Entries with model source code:
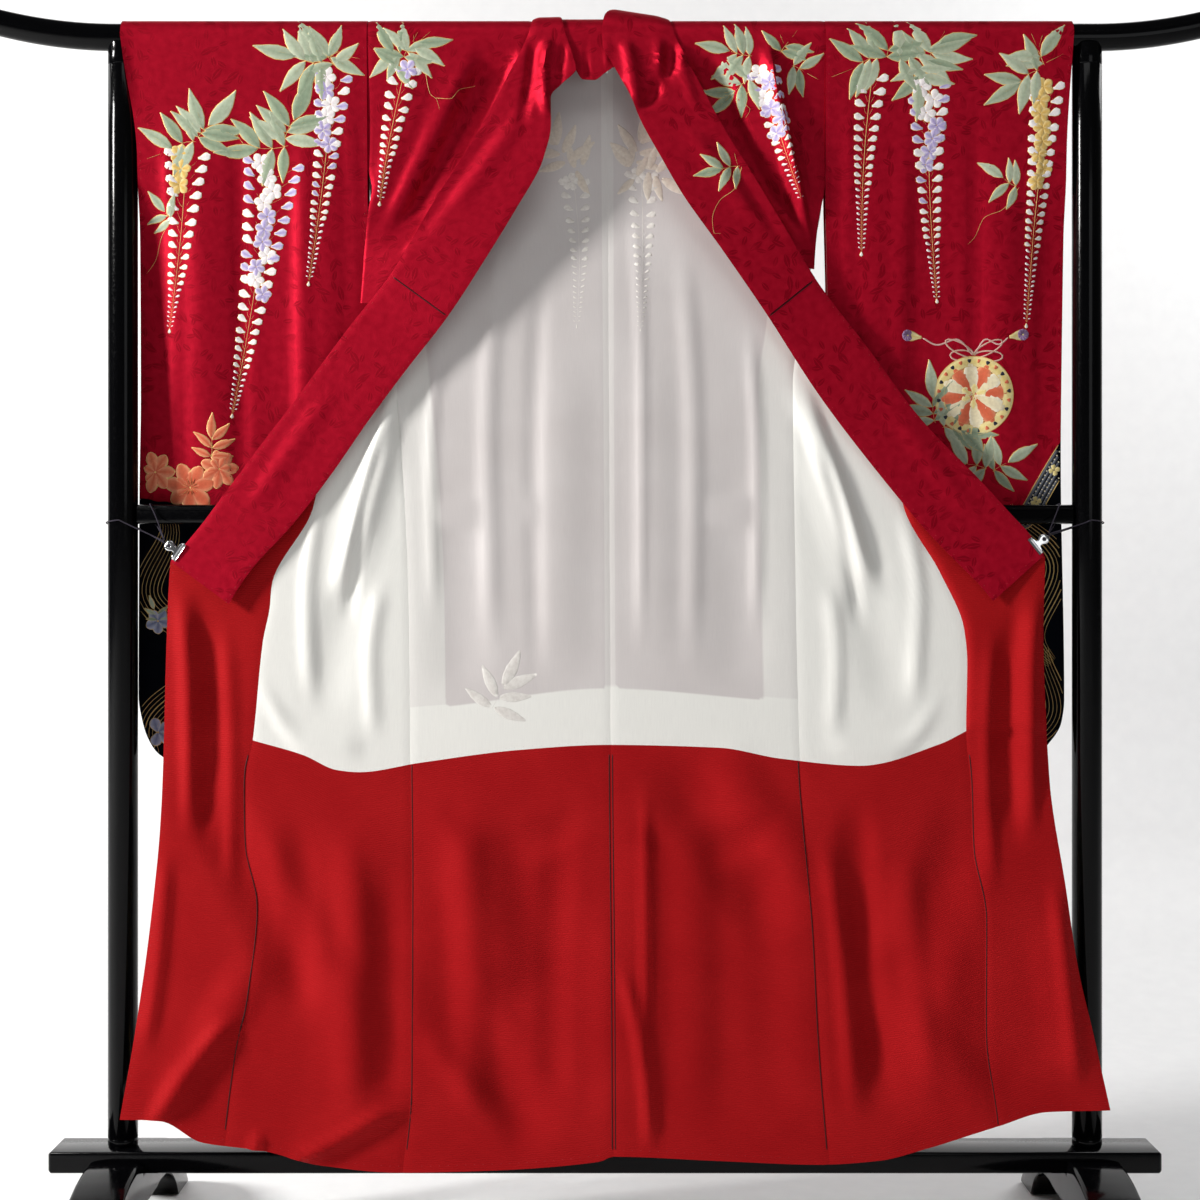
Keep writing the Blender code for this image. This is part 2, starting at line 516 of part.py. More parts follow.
def sleeve_depths(u, x, z):
    """Front and back depth of the sleeve, drawn together at its sewn edges."""
    front, back = sleeve_front_hang(z), sleeve_back_hang(z)
    middle = (front + back) / 2
    half = (back - front) / 2
    rise = fold_rise(SLEEVE_FOLDS, x, z)
    edge = smooth(u / 0.15) * smooth((1 - u) / 0.15)
    outer_close = (smooth((CUFF_BOTTOM - z) / CUFF_BLEND + 1 / 3)
                   * smooth((u - 1) / SLEEVE_EDGE_SHARE + 1))
    bottom_close = smooth((SLEEVE_LEVELS[-1] - z) / SLEEVE_ROUND + 1)
    close = max(outer_close, bottom_close)
    half = mix(half, SLEEVE_SEAM, close)
    near_rail = smooth((abs(z - MID_RAIL_HEIGHT) - MID_RAIL_CLEAR) / MID_RAIL_CLEAR)
    forward = max(0.0, rise) * near_rail * edge * (1 - close)
    backward = min(0.0, rise) * edge * (1 - close)
    room = POST_CLEAR ** 2 - (abs(x) - POST_X) ** 2
    round_post = math.sqrt(room) if room > 0.0 and z > CUFF_BOTTOM else 0.0
    near = min(middle - half - forward - 0.5 * backward * near_rail, -round_post or 1.0)
    return near, max(middle + half - backward, round_post or -1.0)


def make_sleeve(side):
    """A sleeve: one length folded over the rail, sewn along its outer and lower edges."""
    levels = SLEEVE_LEVELS
    inner_line, outer_line = line_at[side]["sleeve_in"], line_at[side]["sleeve_out"]
    bag = bmesh.new()
    low, high = SLEEVE_SKIN
    inset = SEAM_GAP / 2 * (1 if side == "right" else -1)

    def station(z, u):
        return mix(inner_line(z) + inset, outer_line(z), u)

    columns = range(SLEEVE_COLUMNS + 1)
    front, back = [], []
    for z in levels:
        front_row, back_row = [], []
        for j in columns:
            u = j / SLEEVE_COLUMNS
            x = station(z, u)
            near, far = sleeve_depths(u, x, z)
            front_row.append((Vector((x, near, z)), TO_VIEWER))
            back_row.append((Vector((x, far, z)), TO_REAR))
        front.append(front_row)
        back.append(back_row)
    over = []
    for k in range(1, WRAP_STEPS):
        degrees = 180 * k / WRAP_STEPS
        over.append([around_rail(station(RAIL_HEIGHT, j / SLEEVE_COLUMNS), degrees, BODY_RADIUS)
                     for j in columns])
    strip = list(reversed(front)) + over + back
    skins = [[[bag.verts.new(point + out * distance) for point, out in row] for row in strip]
             for distance in (high, low)]
    rows, last = len(strip) - 1, SLEEVE_COLUMNS
    for grid in skins:
        for i in range(rows):
            for j in range(last):
                bag.faces.new((grid[i][j], grid[i + 1][j], grid[i + 1][j + 1], grid[i][j + 1]))
    outer, inner = skins
    for i in range(rows):
        bag.faces.new((outer[i][0], outer[i + 1][0], inner[i + 1][0], inner[i][0]))
    cuff_row = max(i for i, z in enumerate(levels) if z > CUFF_BOTTOM)
    closed = len(levels) - 1 - cuff_row
    for i in range(closed, rows - closed):
        bag.faces.new((outer[i][last], outer[i + 1][last], inner[i + 1][last], inner[i][last]))
    for i in range(closed):
        for grid in skins:
            bag.faces.new((grid[i][last], grid[i + 1][last], grid[rows - i - 1][last],
                           grid[rows - i][last]))
    bag.faces.new((outer[closed][last], inner[closed][last], inner[rows - closed][last],
                   outer[rows - closed][last]))
    for grid in skins:
        for j in range(last):
            bag.faces.new((grid[0][j], grid[0][j + 1], grid[rows][j + 1], grid[rows][j]))
    bag.faces.new((outer[0][0], inner[0][0], inner[rows][0], outer[rows][0]))
    for j in columns:
        inner[0][j].co.z -= low
        inner[rows][j].co.z -= low
    for i in list(range(closed + 1)) + list(range(rows - closed, rows + 1)):
        inner[i][last].co.x += low if side == "right" else -low
    finish("sleeve_" + side, bag, "crimson satin")


def collar_grid(side):
    """Collar band: over the rail from the rear, then down to its end."""
    rows = []
    wrap = COLLAR_WRAP[side]
    near, far, rise = [curve_through([(row[0], row[k]) for row in wrap]) for k in (1, 2, 3)]
    shares = [j / COLLAR_COLUMNS for j in range(COLLAR_COLUMNS + 1)]
    rows.append([(Vector((mix(near(180), far(180), u), BAND_RADIUS + rise(180) * u,
                          COLLAR_REAR_END)), TO_REAR) for u in shares])
    for k in range(WRAP_STEPS + 1):
        degrees = 180 - 180 * k / WRAP_STEPS
        rows.append([around_rail(mix(near(degrees), far(degrees), u), degrees,
                                 BAND_RADIUS + rise(degrees) * u) for u in shares])
    for seam_x, seam_z, free_x, free_z in COLLAR_ROWS[side]:
        row = []
        lift = COLLAR_LIFT * smooth((RAIL_HEIGHT - seam_z) / 0.2) + COLLAR_SLOPE
        for u in shares:
            y = collar_hang(seam_z) - lift * u
            row.append((Vector((mix(seam_x, free_x, u), y, mix(seam_z, free_z, u))), TO_VIEWER))
        rows.append(row)
    return rows


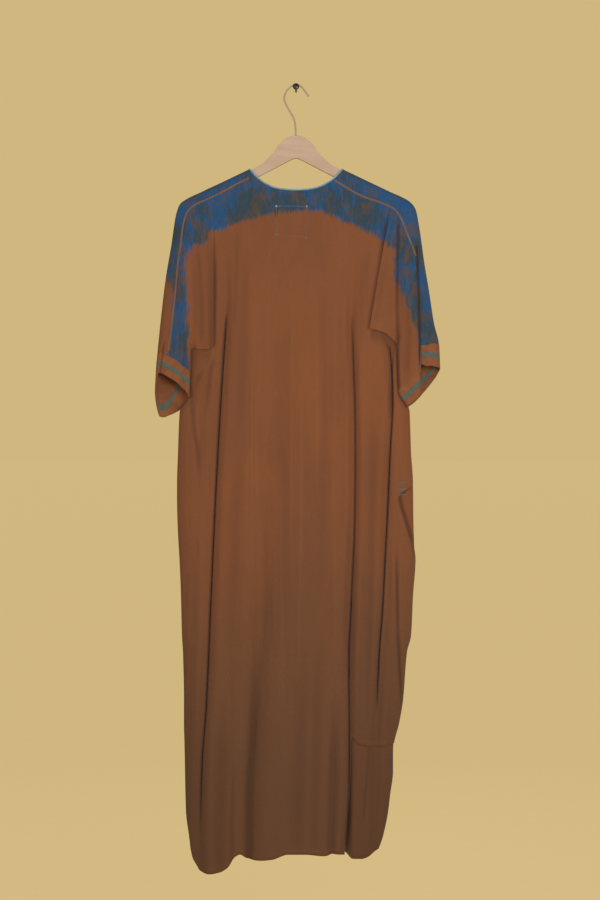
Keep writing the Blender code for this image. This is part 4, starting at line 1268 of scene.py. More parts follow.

◆ **Aim of the task**
Copy out the lines that hold "Blender".

◆ **The result**
Keep writing the Blender code for this image. This is part 2, starting at line 516 of part.py. More parts follow.
Keep writing the Blender code for this image. This is part 4, starting at line 1268 of scene.py. More parts follow.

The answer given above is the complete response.